> _Your instructions_: Gather every line that includes the word "frame", please.

> _Collected material_:
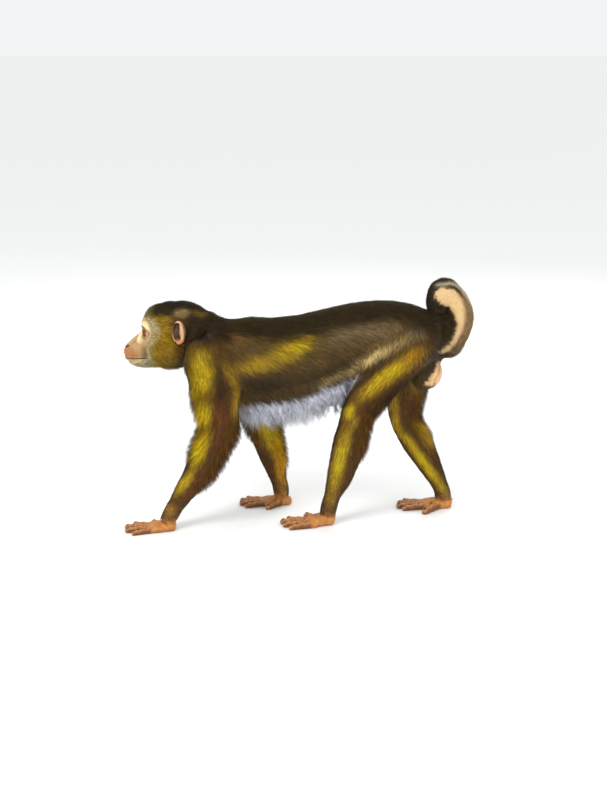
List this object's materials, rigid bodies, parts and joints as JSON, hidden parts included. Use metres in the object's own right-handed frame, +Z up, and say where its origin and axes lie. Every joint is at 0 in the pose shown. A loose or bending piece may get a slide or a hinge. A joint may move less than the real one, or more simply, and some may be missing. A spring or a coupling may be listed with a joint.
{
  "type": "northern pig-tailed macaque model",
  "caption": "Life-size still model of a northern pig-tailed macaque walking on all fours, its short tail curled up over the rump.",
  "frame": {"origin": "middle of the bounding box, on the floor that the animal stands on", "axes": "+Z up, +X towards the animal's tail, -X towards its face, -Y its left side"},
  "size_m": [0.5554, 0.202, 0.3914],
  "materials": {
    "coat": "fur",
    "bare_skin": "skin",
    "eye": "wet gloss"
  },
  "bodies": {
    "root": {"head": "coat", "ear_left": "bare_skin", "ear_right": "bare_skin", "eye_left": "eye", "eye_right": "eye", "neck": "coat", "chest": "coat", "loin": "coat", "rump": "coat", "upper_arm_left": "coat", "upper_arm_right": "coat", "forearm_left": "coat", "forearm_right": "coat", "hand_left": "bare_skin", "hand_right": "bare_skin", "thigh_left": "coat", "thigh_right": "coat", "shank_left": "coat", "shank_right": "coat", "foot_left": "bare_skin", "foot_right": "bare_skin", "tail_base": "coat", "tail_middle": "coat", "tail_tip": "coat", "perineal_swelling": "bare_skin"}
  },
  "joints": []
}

> _Answer for the task_:
List this object's materials, rigid bodies, parts and joints as JSON, hidden parts included. Use metres in the object's own right-handed frame, +Z up, and say where its origin and axes lie. Every joint is at 0 in the pose shown. A loose or bending piece may get a slide or a hinge. A joint may move less than the real one, or more simply, and some may be missing. A spring or a coupling may be listed with a joint.
  "frame": {"origin": "middle of the bounding box, on the floor that the animal stands on", "axes": "+Z up, +X towards the animal's tail, -X towards its face, -Y its left side"},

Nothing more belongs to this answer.